Mizzelle, who possesses an irresistibly kind smile, plays Lil with sweet mischief and humor. She’s bursting with energy, asks too many questions, and is quick with a comeback. Six-year-old Lil is perceptive, too. “Kids are really smart and they can see and observe the same things that adults do,” says Mizzelle. “It was a gift to shed light on how sometimes little Black girls have to grow up really quickly. The only person that really allows her to be a kid is Big, so when he leaves that’s the end of her childhood.”
Big and Lil slowly work their way toward one another through beautifully choreographed training sequences engineered by choreographer Rickey Tripp. Every kick, punch, and duck is precise and rhythmic. Mizzelle began preparing for this role four months ago under the guidance of the show’s MMA consultant Sijara Eubanks, a professional mixed martial artist who has competed at the Ultimate Fighting Championship. Mizzelle got a gym membership and started a daily training regimen. “I’m hungry in a way I’ve never been hungry before,” she says, “and I’m actually meal prepping as a result of this process.”
Okieriete Onaodowan and Aigner Mizzelle portray estranged siblings Big and Lil in The Monsters, written and directed by Ngozi Anyanwu. Photo: T. Charles Erickson.
The theater turns into a bona fide gym as two punching bags are brought out from the wings and the actors don boxing gloves, squaring up with the bags and with one another. The audience feels like they’re at a real fight. “Every night one of the main reflections that we get is, ‘I was tired watching y’all,’” says Mizzelle.

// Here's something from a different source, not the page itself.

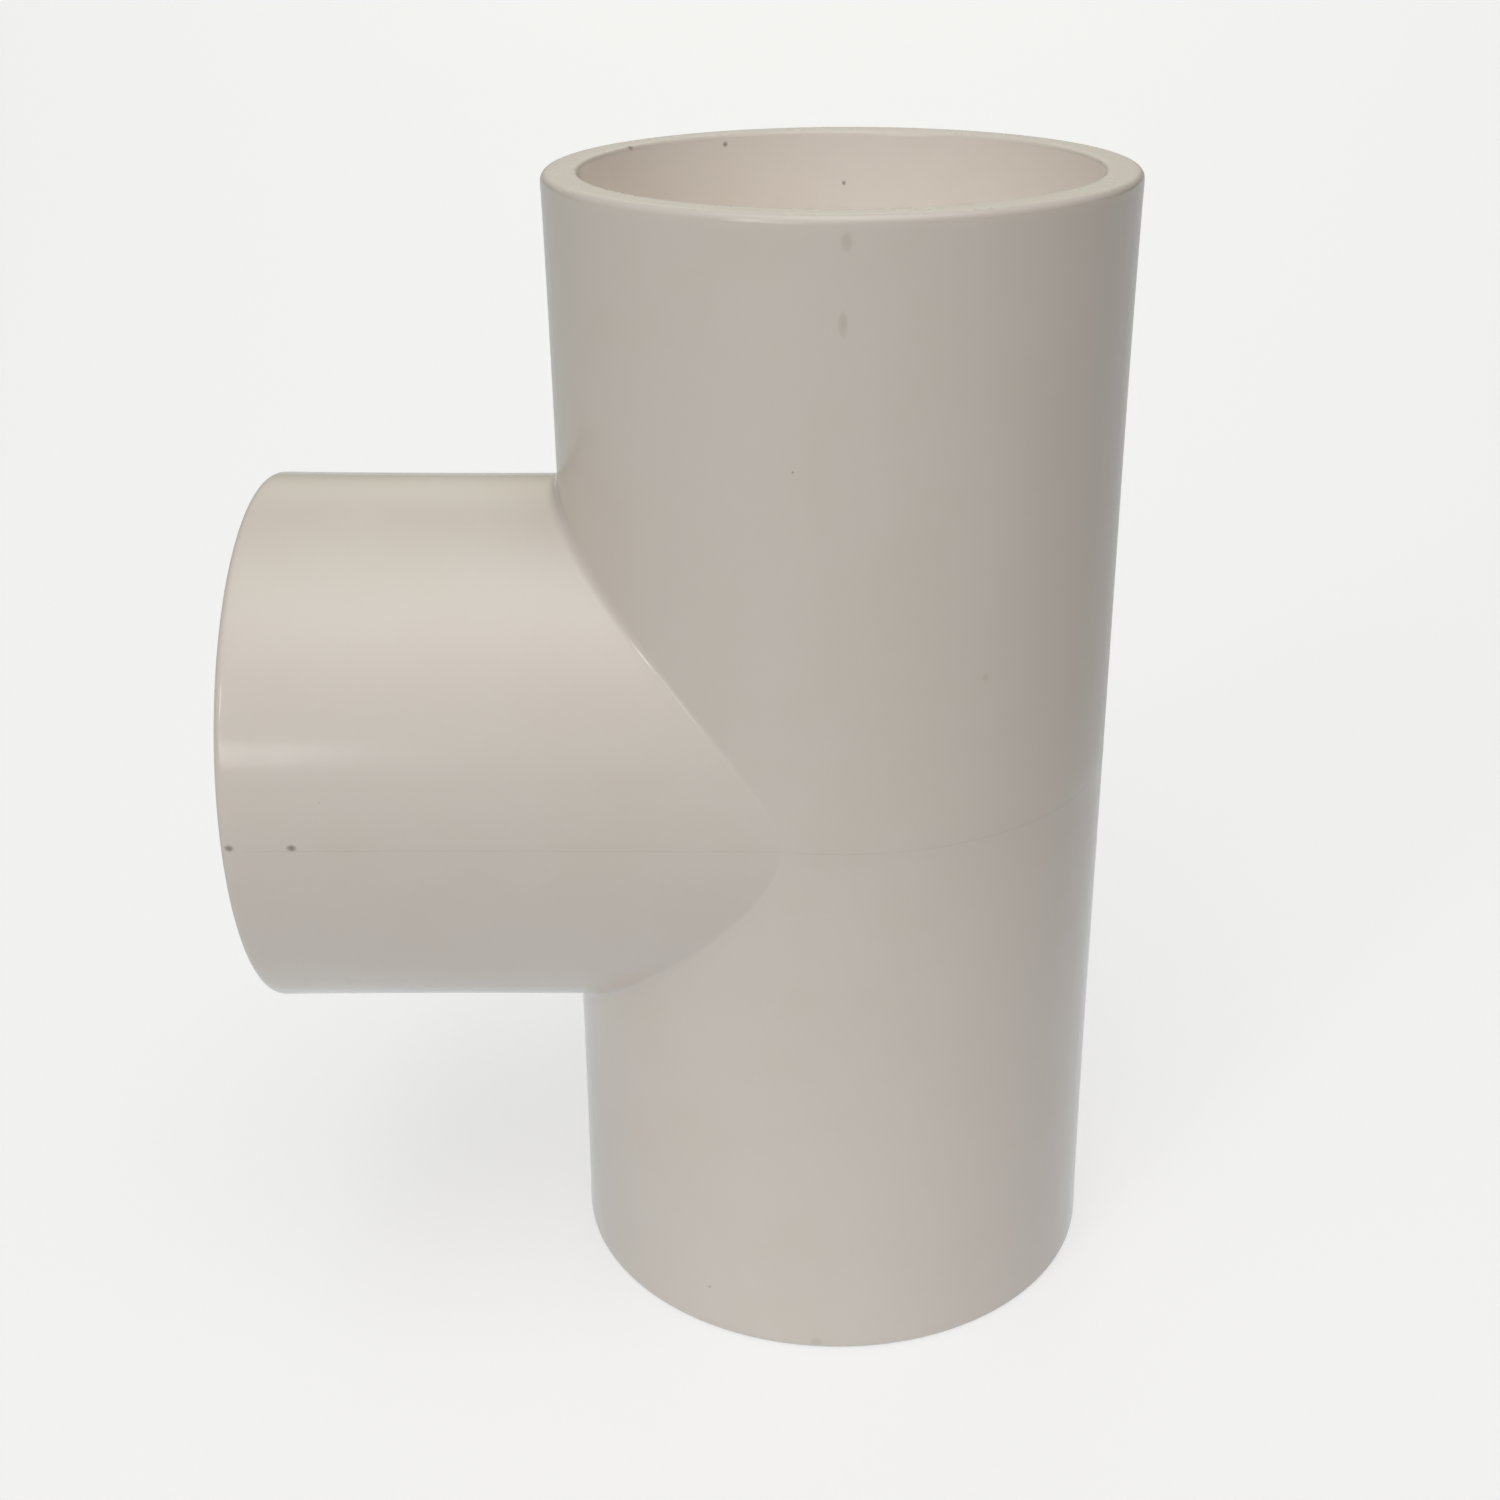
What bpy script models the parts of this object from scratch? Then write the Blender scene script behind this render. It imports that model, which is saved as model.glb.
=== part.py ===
"""Equal tee for 50 mm plastic pressure pipe: one moulding with three plain solvent-cement sockets.

The run stands along +Z and the branch points along -X. The fitting stands on its lower mouth, with the
world origin under the middle of its bounding box. All sizes are in metres.
"""

from math import asin, copysign, cos, pi, sin, sqrt

import bmesh
import bpy
from mathutils import Vector

# Sockets
MOUTH_BORE = 0.0503  # bore at a mouth, an easy fit on 50 mm pipe
STOP_BORE = 0.0500  # bore at the pipe stop, which grips the pipe's end
SOCKET_DEPTH = 0.031
REACH = 0.0595  # from the crossing of the axes to each mouth

# Outside
RUN_DIAMETER = 0.057
BRANCH_SHARE = 0.98  # branch size as a share of the run's, outside and in the waterway
MOUTH_FLARE = 0.0002  # how much each barrel's radius grows on its way to the mouth
JUNCTION_BLEND = 0.0012  # radius of the blend where the barrels meet

# Waterway
WATERWAY_DIAMETER = 0.0456
WATERWAY_BLEND = 0.0006

# Rounded edges
MOUTH_OUTER_ROUND = 0.0008
MOUTH_INNER_ROUND = 0.0005
STOP_ROUND = 0.0004

# Mesh fineness
AROUND = 64  # points round each barrel, a multiple of 4
BLEND_STEPS = 3
ROUND_STEPS = 2
ZONE_STEPS = 2  # rows between the junction and the first full ring
FLARE_STEPS = 2

RUN_RADIUS = RUN_DIAMETER / 2
BRANCH_RADIUS = RUN_RADIUS * BRANCH_SHARE
WATERWAY_RADIUS = WATERWAY_DIAMETER / 2
BRANCH_WATERWAY_RADIUS = WATERWAY_RADIUS * BRANCH_SHARE
STOP_DISTANCE = REACH - SOCKET_DEPTH
BARREL_START = RUN_RADIUS + 2 * JUNCTION_BLEND  # first full ring outside, clear of the blend
WATERWAY_END = STOP_DISTANCE - 3 * STOP_ROUND  # first full ring inside, clear of the stop's edge
RUN_AXIS_X = (REACH - RUN_RADIUS - MOUTH_FLARE) / 2  # centres the bounding box on the origin
ANGLES = [2 * pi * k / AROUND - pi for k in range(AROUND)]

MOULDING_COLOUR = (0.74, 0.70, 0.63, 1.0)
MOULDING_ROUGHNESS = 0.32


def clear_scene():
    for obj in list(bpy.data.objects):
        bpy.data.objects.remove(obj, do_unlink=True)


def mix(start, end, share):
    return start + (end - start) * share


def steps(count):
    """Shares from 0 to 1, both ends included."""
    return [i / count for i in range(count + 1)]


def quarter_round(radius, distance, size, start, turn=pi / 2):
    """A quarter circle about a point of a barrel's profile, as (radius, distance) pairs."""
    arc = [start + turn * share for share in steps(ROUND_STEPS)]
    return [(radius + size * cos(a), distance + size * sin(a)) for a in arc]


def barrel_profile(outer_radius, waterway_radius):
    """(radius, distance from the crossing) pairs, out along a barrel, over its mouth and in to its stop."""
    bore = MOUTH_BORE / 2
    stop = STOP_BORE / 2
    round_start = REACH - MOUTH_OUTER_ROUND
    edge_radius = outer_radius + MOUTH_FLARE - MOUTH_OUTER_ROUND
    return [
        *[
            (outer_radius + MOUTH_FLARE * share**2, mix(BARREL_START, round_start, share))
            for share in steps(FLARE_STEPS)[:-1]
        ],
        *quarter_round(edge_radius, round_start, MOUTH_OUTER_ROUND, 0),
        *quarter_round(bore + MOUTH_INNER_ROUND, REACH - MOUTH_INNER_ROUND, MOUTH_INNER_ROUND, pi / 2),
        *quarter_round(stop - STOP_ROUND, STOP_DISTANCE + STOP_ROUND, STOP_ROUND, 0, -pi / 2),
        *quarter_round(waterway_radius + STOP_ROUND, STOP_DISTANCE - STOP_ROUND, STOP_ROUND, pi / 2),
    ]


def run_point(turn, height, radius):
    """A point on the run: turn 0 faces the branch and a quarter turn faces +Y."""
    return Vector((-radius * cos(turn), radius * sin(turn), height))


def branch_point(angle, distance, radius):
    """A point on the branch: angle 0 is its top and a quarter turn is its +Y side."""
    return Vector((-distance, radius * sin(angle), radius * cos(angle)))


def blend_arc(angle, run_radius, branch_radius, blend):
    """Points from the run to the branch, on the ball of radius blend that touches both at this angle."""
    sideways = (branch_radius + blend) * sin(angle)
    outwards = sqrt((run_radius + blend) ** 2 - sideways**2)
    centre = branch_point(angle, outwards, branch_radius + blend)
    to_run = Vector((outwards, -sideways, 0)).normalized()
    to_branch = Vector((0, -sin(angle), -cos(angle)))
    return [centre + blend * to_run.slerp(to_branch, share) for share in steps(BLEND_STEPS)]


def run_start(angle, run_radius, branch_radius, blend):
    """(turn, height) of the run's points on the junction's upper half or, round the back, at mid-height."""
    side = asin((branch_radius + blend) / (run_radius + blend))
    if abs(angle) <= pi / 2:
        return asin(sin(side) * sin(angle)), (branch_radius + blend) * cos(angle)
    behind = mix(side, pi, abs(angle) * 2 / pi - 1)
    return copysign(behind, angle), 0.0


def run_zone(run_radius, branch_radius, blend, ring_height):
    """Loops up the run from the junction to the first full ring."""
    starts = [run_start(angle, run_radius, branch_radius, blend) for angle in ANGLES]
    return [
        [
            run_point(mix(turn, angle, share), mix(height, ring_height, share), run_radius)
            for angle, (turn, height) in zip(ANGLES, starts)
        ]
        for share in steps(ZONE_STEPS)
    ]


def branch_zone(arcs, branch_radius, ring_distance):
    """Loops out along the branch from the junction to the first full ring."""
    return [
        [
            branch_point(angle, mix(-arc[-1].x, ring_distance, share), branch_radius)
            for angle, arc in zip(ANGLES, arcs)
        ]
        for share in steps(ZONE_STEPS)
    ]


def loft(mesh, loops):
    """Quads between each closed loop of points and the next."""
    rings = [[mesh.verts.new(point) for point in loop] for loop in loops]
    for near, far in zip(rings, rings[1:]):
        for k in range(AROUND):
            mesh.faces.new((near[k - 1], near[k], far[k], far[k - 1]))


def tee_shape():
    """The closed skin: two run halves and the branch, each from the outer junction to the inner one."""
    mesh = bmesh.new()
    outside = (RUN_RADIUS, BRANCH_RADIUS, JUNCTION_BLEND)
    inside = (WATERWAY_RADIUS, BRANCH_WATERWAY_RADIUS, WATERWAY_BLEND)
    outer_arcs = [blend_arc(angle, *outside) for angle in ANGLES]
    inner_arcs = [blend_arc(angle, *inside) for angle in ANGLES]
    for arcs in (outer_arcs, inner_arcs):
        loft(mesh, list(zip(*arcs)))

    run_half = [
        *run_zone(*outside, BARREL_START)[:-1],
        *[
            [run_point(angle, height, radius) for angle in ANGLES]
            for radius, height in barrel_profile(RUN_RADIUS, WATERWAY_RADIUS)
        ],
        *run_zone(*inside, WATERWAY_END)[::-1],
    ]
    loft(mesh, run_half)
    loft(mesh, [[Vector((point.x, point.y, -point.z)) for point in loop] for loop in run_half])

    branch = [
        *branch_zone(outer_arcs, BRANCH_RADIUS, BARREL_START)[:-1],
        *[
            [branch_point(angle, distance, radius) for angle in ANGLES]
            for radius, distance in barrel_profile(BRANCH_RADIUS, BRANCH_WATERWAY_RADIUS)
        ],
        *branch_zone(inner_arcs, BRANCH_WATERWAY_RADIUS, WATERWAY_END)[::-1],
    ]
    loft(mesh, branch)

    bmesh.ops.remove_doubles(mesh, verts=mesh.verts, dist=1e-6)
    bmesh.ops.recalc_face_normals(mesh, faces=mesh.faces)
    return mesh


def moulding_material():
    material = bpy.data.materials.new("ivory_pvc")
    material.use_nodes = True
    shader = material.node_tree.nodes["Principled BSDF"]
    shader.inputs["Base Color"].default_value = MOULDING_COLOUR
    shader.inputs["Roughness"].default_value = MOULDING_ROUGHNESS
    shader.inputs["Metallic"].default_value = 0.0
    return material


def tee_moulding():
    mesh = bpy.data.meshes.new("tee_moulding")
    shape = tee_shape()
    shape.to_mesh(mesh)
    shape.free()
    mesh.materials.append(moulding_material())
    mesh.shade_smooth()
    mesh.set_sharp_from_angle(angle=pi / 6)
    moulding = bpy.data.objects.new("tee_moulding", mesh)
    moulding.location = (RUN_AXIS_X, 0.0, REACH)
    bpy.context.collection.objects.link(moulding)


clear_scene()
tee_moulding()
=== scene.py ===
from math import asin, atan2, copysign, cos, pi, radians, sin, sqrt

import bmesh
import bpy
from mathutils import Matrix, Vector


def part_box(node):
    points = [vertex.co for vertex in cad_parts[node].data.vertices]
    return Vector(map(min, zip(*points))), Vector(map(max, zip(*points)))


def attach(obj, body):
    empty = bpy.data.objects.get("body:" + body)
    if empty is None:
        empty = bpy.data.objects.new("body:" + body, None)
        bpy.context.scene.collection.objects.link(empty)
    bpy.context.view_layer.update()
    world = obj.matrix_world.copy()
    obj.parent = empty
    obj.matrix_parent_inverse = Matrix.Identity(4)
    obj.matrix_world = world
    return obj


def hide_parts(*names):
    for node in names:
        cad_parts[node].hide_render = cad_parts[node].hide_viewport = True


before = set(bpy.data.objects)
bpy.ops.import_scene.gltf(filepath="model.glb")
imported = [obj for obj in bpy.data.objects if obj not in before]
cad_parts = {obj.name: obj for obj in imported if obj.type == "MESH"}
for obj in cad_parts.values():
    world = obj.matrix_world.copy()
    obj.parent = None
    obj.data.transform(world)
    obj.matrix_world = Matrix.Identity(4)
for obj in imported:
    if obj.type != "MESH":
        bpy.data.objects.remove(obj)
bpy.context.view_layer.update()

mouldingLow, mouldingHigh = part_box("tee_moulding")
reach = (mouldingHigh.z - mouldingLow.z) / 2  # crossing of the axes to each mouth
mouthRadius = (mouldingHigh.y - mouldingLow.y) / 2
crossing = Vector((mouldingHigh.x - mouthRadius, 0, mouldingLow.z + reach))

tee = {
    "flare": 0.0002,  # the barrels widen this much on the way to their mouths
    "branchShare": 0.98,  # branch size against the run's
    "blend": 0.0012,  # where the barrels meet
    "mouthBore": 0.02515,
    "stopBore": 0.02500,
    "socketDepth": 0.031,
    "waterway": 0.0228,
    "waterwayBlend": 0.0006,
    "outerRound": 0.0008,
    "innerRound": 0.0005,
    "stopRound": 0.0004,
    "around": 256,  # a multiple of 4
    "zoneRows": 14,
    "flareRows": 8,
    "blendRows": 10,
    "roundRows": 6,
    "seamWidth": 0.00006,  # each way from the parting line
    "seamStep": 0.00002,
    "rimMargin": 0.0006,  # from a mouth's rounded edges to the rows that keep its faces flat
}
around = tee["around"]
runRadius = mouthRadius - tee["flare"]
branchRadius = runRadius * tee["branchShare"]
branchWaterway = tee["waterway"] * tee["branchShare"]
stopHeight = reach - tee["socketDepth"]
outerStart = runRadius + 2 * tee["blend"]  # first full ring clear of the junction, outside
innerStart = stopHeight - 3 * tee["stopRound"]  # and inside
turns = [2 * pi * i / around - pi for i in range(around)]
outside = (runRadius, branchRadius, tee["blend"])
inside = (tee["waterway"], branchWaterway, tee["waterwayBlend"])
tiny = 1e-6


def mix(start, end, share):
    return start + (end - start) * share


def shares(count):
    return [i / count for i in range(1, count + 1)]


def onRun(turn, height, radius):  # turn 0 faces the branch
    return Vector((-radius * cos(turn), radius * sin(turn), height))


def onBranch(turn, distance, radius):  # turn 0 is the branch's top
    return Vector((-distance, radius * sin(turn), radius * cos(turn)))


def onBlend(turn, run, branch, blend, share):  # share 0 touches the branch and 1 the run
    sideways = (branch + blend) * sin(turn)
    outwards = sqrt((run + blend) ** 2 - sideways ** 2)
    toRun = Vector((outwards, -sideways, 0)).normalized()
    toBranch = Vector((0, -sin(turn), -cos(turn)))
    return onBranch(turn, outwards, branch + blend) + blend * toBranch.slerp(toRun, share)


def runFoot(turn, run, branch, blend):  # turn and height where a column of the upper half ends
    side = asin((branch + blend) / (run + blend))
    if abs(turn) <= pi / 2:
        return asin(sin(side) * sin(turn)), (branch + blend) * cos(turn)
    return copysign(mix(side, pi, abs(turn) * 2 / pi - 1), turn), 0.0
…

While she doesn’t possess a martial arts background, Mizzelle brings decades of experience with her dancing foundations. She’s been dancing ballet, jazz, modern, and hip-hop since the third grade and credits Tripp for parsing out the choreography in a language she recognizes. “Rickey is a dancer, so he was able to speak to me in a way that I could really understand to execute the art of fighting. I had to work on things like, you know, not making my kick look like a développé,” Mizzelle says with a laugh.“You have to make a small adjustment with flexing versus pointing the foot. It was fun to explore the nuances and similarities of dancing and fighting.”
The role of Lil has been not only a physical undertaking, but an emotional one for Mizzelle. It involves putting a lot of trust in her co-star, Okieriete Onaodowan. “In a two-hander like this it is important that we protect each other quite literally. We have to make sure that we have each other’s backs in the middle of portraying conflict or reunion or emotional release,” she says. This also involved fully stepping into her character. “Like I won’t understand this person until they’re in my body, until I’m on my feet, until I’m like how do they walk? How do they smell? Do they get their nails done? What does their queerness look like?”
Meeting as adults, Lil and Big reckon with their past while they both look toward the future. Photo: T. Charles Erickson.
Every performance night brings an amalgamation of intense physical exertion and catharsis, and Mizzelle agrees with her character’s observation that “adrenaline is a bitch,” explaining that it takes a while to come down from that high: “After the show I have to find my body parts again.”
Throughout the run, Mizzelle says she’s been reminded of another bit of culture far from her intimate Off-Broadway confines: the animated film Monsters, Inc. The movie “makes us look at monsters differently,” she says. “Some of them are just teddy bears that want to be loved and they don’t want to scare people. They just want a friend and I feel like [the play] is a reclamation of the monster, and what it means for other people to put something on you that you don’t identify with.”
Maybe that’s a clue about where she’s headed next. Mizzelle looks forward to the day she is cast as a villain, “like Angelina Jolie when she plays Maleficent,” she explains with a smile. “I love that type of story where you get to learn where their deep-seated evil comes from, and it always seems to be like they wanted to be loved or they wanted to be chosen—and now they’re burning the world down because they never got that.”
It’s hard to picture someone with such a cheerful demeanor ever embodying a nefarious character, but it’s understandable that when she does, Mizelle will approach it with the same tools she brings to all her roles: empathy and deep understanding.